When he stepped out onto the heath, and saw the dark outline of his home before his eyes, he stretched out his arms, and cried out into the storm:
"Here is my place--here I belong, and I shall be a rogue if ever again I try to find my happiness among strangers. I swear here that I will reject all vanities and foolish hankerings. I know now what I am, and what is unfit for me shall be lost to me. Amen."
So he took leave of his youth and of his youthful dreams.
CHAPTER XIII.
When he awoke next morning he found his mother sitting near his bed.
"You up already?" he asked, wonderingly.
"I have not been able to sleep," she said, in her low voice, which always sounded as if she were asking pardon for what she said.
"Why not?" he asked.
She did not answer, but stroked his hair and smiled at him sadly. Then he knew that the twins had been telling tales, and that it was grief for him which did not let her rest.
"It was not so bad, mother," he said, consolingly; "they made fun of me a little, nothing more."
"Elsbeth, too?" she asked, with big, anxious eyes.
"No, not she," he replied, "but--" he was silent and turned to the wall.
"But what?" asked his mother.
"I don't know," he answered, "but there is a 'but' in it--"
"You wrong her, perhaps," said his mother, "and look, she sent you this by the girls." She drew from her pocket a long object which was carefully wrapped in tissue-paper.
In it was a flute, made of black ebony, with sparkling silver keys.
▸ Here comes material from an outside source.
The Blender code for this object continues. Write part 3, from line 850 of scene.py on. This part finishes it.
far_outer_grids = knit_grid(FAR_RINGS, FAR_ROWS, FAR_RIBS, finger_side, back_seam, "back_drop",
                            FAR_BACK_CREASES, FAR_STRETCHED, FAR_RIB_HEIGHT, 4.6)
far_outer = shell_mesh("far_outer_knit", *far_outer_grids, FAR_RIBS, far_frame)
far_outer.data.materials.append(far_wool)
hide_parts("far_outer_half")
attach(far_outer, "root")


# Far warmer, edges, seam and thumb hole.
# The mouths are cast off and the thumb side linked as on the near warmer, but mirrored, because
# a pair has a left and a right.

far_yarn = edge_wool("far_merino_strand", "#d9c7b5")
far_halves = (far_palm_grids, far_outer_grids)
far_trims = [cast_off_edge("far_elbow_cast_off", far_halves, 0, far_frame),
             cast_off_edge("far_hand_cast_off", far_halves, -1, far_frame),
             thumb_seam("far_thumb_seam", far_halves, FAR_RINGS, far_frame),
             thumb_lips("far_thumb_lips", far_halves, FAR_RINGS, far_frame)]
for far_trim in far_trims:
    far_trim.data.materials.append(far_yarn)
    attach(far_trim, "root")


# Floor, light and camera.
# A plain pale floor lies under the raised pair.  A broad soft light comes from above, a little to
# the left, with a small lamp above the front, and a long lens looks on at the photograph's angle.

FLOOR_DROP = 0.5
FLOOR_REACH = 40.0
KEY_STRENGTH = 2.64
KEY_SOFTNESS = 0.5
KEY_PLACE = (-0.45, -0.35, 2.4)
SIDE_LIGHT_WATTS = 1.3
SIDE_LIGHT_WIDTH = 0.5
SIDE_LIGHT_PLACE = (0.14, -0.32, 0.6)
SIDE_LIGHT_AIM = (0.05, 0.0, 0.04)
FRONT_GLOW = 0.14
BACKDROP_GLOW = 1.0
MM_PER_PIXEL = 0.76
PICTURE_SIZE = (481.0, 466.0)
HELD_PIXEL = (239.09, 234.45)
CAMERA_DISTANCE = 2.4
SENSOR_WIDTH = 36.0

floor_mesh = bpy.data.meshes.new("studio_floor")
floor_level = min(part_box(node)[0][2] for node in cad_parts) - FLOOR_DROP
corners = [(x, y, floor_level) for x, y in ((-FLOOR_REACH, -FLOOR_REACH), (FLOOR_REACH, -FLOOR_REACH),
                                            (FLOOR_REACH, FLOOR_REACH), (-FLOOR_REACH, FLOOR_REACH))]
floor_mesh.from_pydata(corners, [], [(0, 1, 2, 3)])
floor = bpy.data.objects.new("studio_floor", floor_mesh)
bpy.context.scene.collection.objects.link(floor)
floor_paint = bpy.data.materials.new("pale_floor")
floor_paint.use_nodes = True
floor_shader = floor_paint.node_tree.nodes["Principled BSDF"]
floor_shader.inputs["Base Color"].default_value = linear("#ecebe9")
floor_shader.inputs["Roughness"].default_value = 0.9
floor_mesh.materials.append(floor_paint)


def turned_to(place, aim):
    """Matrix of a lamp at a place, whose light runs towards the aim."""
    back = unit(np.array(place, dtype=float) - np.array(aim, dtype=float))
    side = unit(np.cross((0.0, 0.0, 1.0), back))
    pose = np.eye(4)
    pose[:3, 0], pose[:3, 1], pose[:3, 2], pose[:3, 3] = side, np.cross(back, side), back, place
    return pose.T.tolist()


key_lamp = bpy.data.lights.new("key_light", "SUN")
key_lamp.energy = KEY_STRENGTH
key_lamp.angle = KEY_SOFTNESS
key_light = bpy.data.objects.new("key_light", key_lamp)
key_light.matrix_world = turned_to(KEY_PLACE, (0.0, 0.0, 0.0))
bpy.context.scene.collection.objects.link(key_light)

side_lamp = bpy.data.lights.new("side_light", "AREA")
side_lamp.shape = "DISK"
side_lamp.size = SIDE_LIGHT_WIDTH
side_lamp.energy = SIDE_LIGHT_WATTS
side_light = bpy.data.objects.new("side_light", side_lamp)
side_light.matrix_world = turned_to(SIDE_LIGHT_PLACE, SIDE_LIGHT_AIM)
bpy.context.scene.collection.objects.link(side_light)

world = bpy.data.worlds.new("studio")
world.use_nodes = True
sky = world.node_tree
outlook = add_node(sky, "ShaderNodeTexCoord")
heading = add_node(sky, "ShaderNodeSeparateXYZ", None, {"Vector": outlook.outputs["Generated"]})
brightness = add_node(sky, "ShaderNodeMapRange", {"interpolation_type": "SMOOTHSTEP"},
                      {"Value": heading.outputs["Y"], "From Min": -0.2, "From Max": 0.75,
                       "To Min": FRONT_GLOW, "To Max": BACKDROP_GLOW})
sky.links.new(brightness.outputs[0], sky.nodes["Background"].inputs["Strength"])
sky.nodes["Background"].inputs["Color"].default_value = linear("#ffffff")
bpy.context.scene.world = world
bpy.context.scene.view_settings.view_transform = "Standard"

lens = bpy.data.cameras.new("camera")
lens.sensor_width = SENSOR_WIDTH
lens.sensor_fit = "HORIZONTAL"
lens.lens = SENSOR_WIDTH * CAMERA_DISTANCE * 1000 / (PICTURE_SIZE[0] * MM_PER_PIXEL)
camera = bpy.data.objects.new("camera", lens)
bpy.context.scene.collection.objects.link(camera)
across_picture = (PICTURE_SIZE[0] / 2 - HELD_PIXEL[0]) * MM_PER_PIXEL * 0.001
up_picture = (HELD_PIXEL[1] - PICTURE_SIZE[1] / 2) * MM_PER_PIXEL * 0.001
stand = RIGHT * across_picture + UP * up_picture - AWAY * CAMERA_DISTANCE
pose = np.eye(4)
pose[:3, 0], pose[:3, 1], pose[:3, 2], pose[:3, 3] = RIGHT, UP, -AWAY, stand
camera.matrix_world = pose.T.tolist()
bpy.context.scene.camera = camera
Paul blushed with shame and joy; but his joy soon vanished, and after he had looked at the instrument for a while he said, softly, "What must I do with it now?"
"You must learn to play it," answered his mother, with a touch of pride.
"It is too late," he replied, shaking his head sadly; "there are other things for me to do." He felt as if he had been made to drag something dead out of its grave.
"Well, it seems that you cut a nice figure yesterday," said his father, when they met at the breakfast-table.
He quietly smiled to himself, and his father muttered something about lack of feeling of honor.
The twins had big dreamy eyes, and when they looked at each other a blissful smile crossed their faces. They, at least, were happy.
Weeks pa.s.sed. The harvest was got in unharmed, thanks to Paul's untiring care. It was a better year than it had been for a long time. But his father was already calculating how he could use the profits for his peat speculation.
He bragged on in his usual manner, and the less Mr. Douglas seemed to pay attention to the proceedings, the more he boasted at the inns about the advantage of his partnership.
Having once consented to swindle, he had to outvie every lie by a new and bigger one. Mr. Douglas might be as patient as he liked; the abuse which was made of his name at last became too much for him.
It was one morning towards the end of August that Paul, who was working in the yard with Michel Raudszus, saw the tall figure of their neighbor walking across the fields straight to the Haidehof.
He was startled--that could not bode any good.